The posture must be expected. It's not much different from what he took in May 2014 when MCWD proposed a mere 12 percent increase.
The MCWD manager then, Amando Paredes, asked that the City Council to cancel its scheduled public hearing as the water district would just hold a one-time "information dissemination" on the proposal. Rama, then on his second term as mayor (2010-2013; 2013-2016), supported the Sanggunian's rejection of the MCWD request, saying the increase must be explained in a confrontation with the public through its elected representatives.

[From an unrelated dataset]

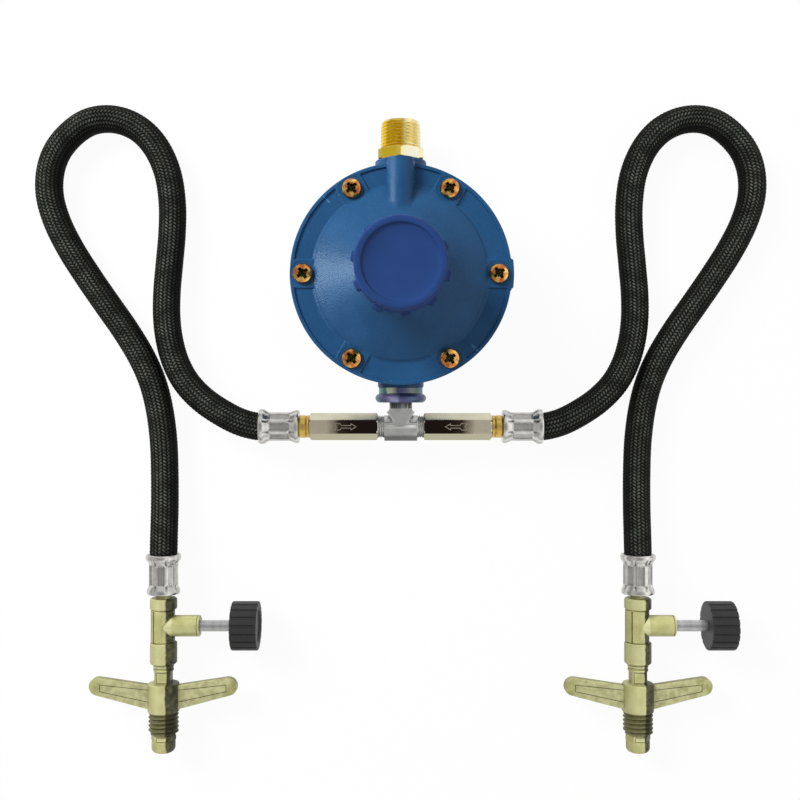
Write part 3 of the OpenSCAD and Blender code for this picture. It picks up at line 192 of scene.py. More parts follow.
class Finish:
    """A material whose colour and surface come from grain in the object's own space."""

    def __init__(self, name, metallic, roughness):
        self.material = bpy.data.materials.new(name)
        self.material.use_nodes = True
        self.nodes = self.material.node_tree.nodes
        self.shader = self.nodes["Principled BSDF"]
        self.shader.inputs["Metallic"].default_value = metallic
        self.shader.inputs["Roughness"].default_value = roughness
        self.space = self.nodes.new("ShaderNodeTexCoord").outputs["Object"]

    def link(self, source, target):
        self.material.node_tree.links.new(source, target)

    def noise(self, scale, detail, stretch=None):
        """Noise with scale grains to a metre; stretch squeezes it along an axis."""
        grain = self.nodes.new("ShaderNodeTexNoise")
        grain.inputs["Scale"].default_value = scale
        grain.inputs["Detail"].default_value = detail
        if stretch:
            mapping = self.nodes.new("ShaderNodeMapping")
            mapping.inputs["Scale"].default_value = stretch
            self.link(self.space, mapping.inputs["Vector"])
            self.link(mapping.outputs["Vector"], grain.inputs["Vector"])
        else:
            self.link(self.space, grain.inputs["Vector"])
        return grain.outputs["Fac"]

    def ramp(self, source, stops):
        """Colours along a value, from (value, colour) pairs."""
        ramp = self.nodes.new("ShaderNodeValToRGB")
        elements = ramp.color_ramp.elements
        elements[0].position, elements[0].color = stops[0]
        elements[1].position, elements[1].color = stops[-1]
        for position, colour in stops[1:-1]:
            elements.new(position).color = colour
        self.link(source, ramp.inputs["Fac"])
        return ramp.outputs["Color"]

    def mix(self, share, first, second, how="MIX"):
        """first blended with second; share is a socket or a number."""
        mix = self.nodes.new("ShaderNodeMix")
        mix.data_type, mix.blend_type = "RGBA", how
        for value, socket in ((share, mix.inputs[0]), (first, mix.inputs[6]), (second, mix.inputs[7])):
            if isinstance(value, bpy.types.NodeSocket):
                self.link(value, socket)
            else:
                socket.default_value = value
        return mix.outputs[2]

    def limit(self, source, low, high, out_low=0.0, out_high=1.0):
        """source stretched so that low..high becomes out_low..out_high, and held there."""
        span = self.nodes.new("ShaderNodeMapRange")
        set_range(span, low, high, out_low, out_high)
        self.link(source, span.inputs["Value"])
        return span.outputs["Result"]

    def math(self, how, first, second):
        """first and second, each a socket or a number, put through a Math node."""
        step = self.nodes.new("ShaderNodeMath")
        step.operation = how
        for value, socket in ((first, step.inputs[0]), (second, step.inputs[1])):
            if isinstance(value, bpy.types.NodeSocket):
                self.link(value, socket)
            else:
                socket.default_value = value
        return step.outputs[0]

    def times(self, first, second):
        return self.math("MULTIPLY", first, second)

    def plus(self, first, second):
        return self.math("ADD", first, second)

    def part(self, axis, source=None):
        """The x, y or z of the place on the object, or of another vector."""
        split = self.nodes.new("ShaderNodeSeparateXYZ")
        self.link(source or self.space, split.inputs[0])
        return split.outputs[axis]

    def facing(self, axis):
        """The x, y or z of the way the surface faces."""
        return self.part(axis, self.nodes.new("ShaderNodeNewGeometry").outputs["True Normal"])

    def edges(self, low=0.505, high=0.56):
        """1 on worn outer edges and 0 elsewhere."""
        worn = self.nodes.new("ShaderNodeNewGeometry").outputs["Pointiness"]
        return self.limit(worn, low, high)

    def hollows(self, low=0.40, high=0.475):
        """1 in sunk lines and inner corners and 0 elsewhere."""
        sunk = self.nodes.new("ShaderNodeNewGeometry").outputs["Pointiness"]
        return self.limit(sunk, low, high, 0.85, 0.0)

    def colour(self, source):
        self.link(source, self.shader.inputs["Base Color"])

    def rough(self, source, low, high):
        self.link(self.limit(source, 0.3, 0.7, low, high), self.shader.inputs["Roughness"])

    def bumps(self, *layers):
        """Bump layers as (height, depth in metres) pairs."""
        before = None
        for height_source, depth in layers:
            bump = self.nodes.new("ShaderNodeBump")
            bump.inputs["Distance"].default_value = depth
            self.link(height_source, bump.inputs["Height"])
            if before:
                self.link(before, bump.inputs["Normal"])
            before = bump.outputs["Normal"]
        self.link(before, self.shader.inputs["Normal"])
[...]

RAMA'S POSITION NOW. Mayor Rama has called the 2023-2024 increase "abrupt and "unreasonable." By abrupt, he must see as sudden and unexpected the first increase after seven years of no increase. By unreasonable, he must see the increase only from the viewpoint of the suffering consumers, not from the lens of MCWD directors who understandably take the side of the company they're managing.
Rama opposes the MCWD move. Yet at the same time, he suggests a "staggered" implementation, extending the span by another year, from 2023 to 2025, which indicates he accepts the inevitability of the increase but he just wants less pain for consumer, which he thinks can be helped by explaining the increase at a public hearing.
Mayor Mike wants to spare his "constituents of any added unreasonable," he said, "especially in these trying times."
AMOUNT, PURPOSE OF INCREASE. From the current P15.20 per cubic meter (cu m) for the first 10 cubic meters consumed, the water rate will go up to P25.05, per cu m or an increase of P9.85 per cu m, starting July 2023.
MCWD said it has decided on the increase mainly to cover the cost of operations in the past years, having spent, it said, P14.1 billion "to sustain and upgrade operations since 2015." It claimed it has been "absorbing" the increase in operational expenses and cost of buying water.
The same primer says a water district's water rate is determined by these factors: "cost of systems expansion operation and maintenance cost." More lengthily: "cost of systems expansion, operation and maintenance cost, number of connections, debt service needs, 10% reserves, and operating efficiency."
COMPLAINTS AGAINST MCWD SERVICE, topped by alleged inadequate supply to existing consumers, most probably will occupy any public hearing on the proposal to increase rates.
Gripes of MCWD clients are mostly valid, but will they persuade decision makers to reject the proposed increase? MCWD might toss back the argument that its service could be inadequate because of low rates and deficient revenue and thus it wouldn't have enough resources to boost water supply. Circular and unproductive, yet that kind of talk is often heard in public discussions on the local water crisis and may crop up again at any new public hearing.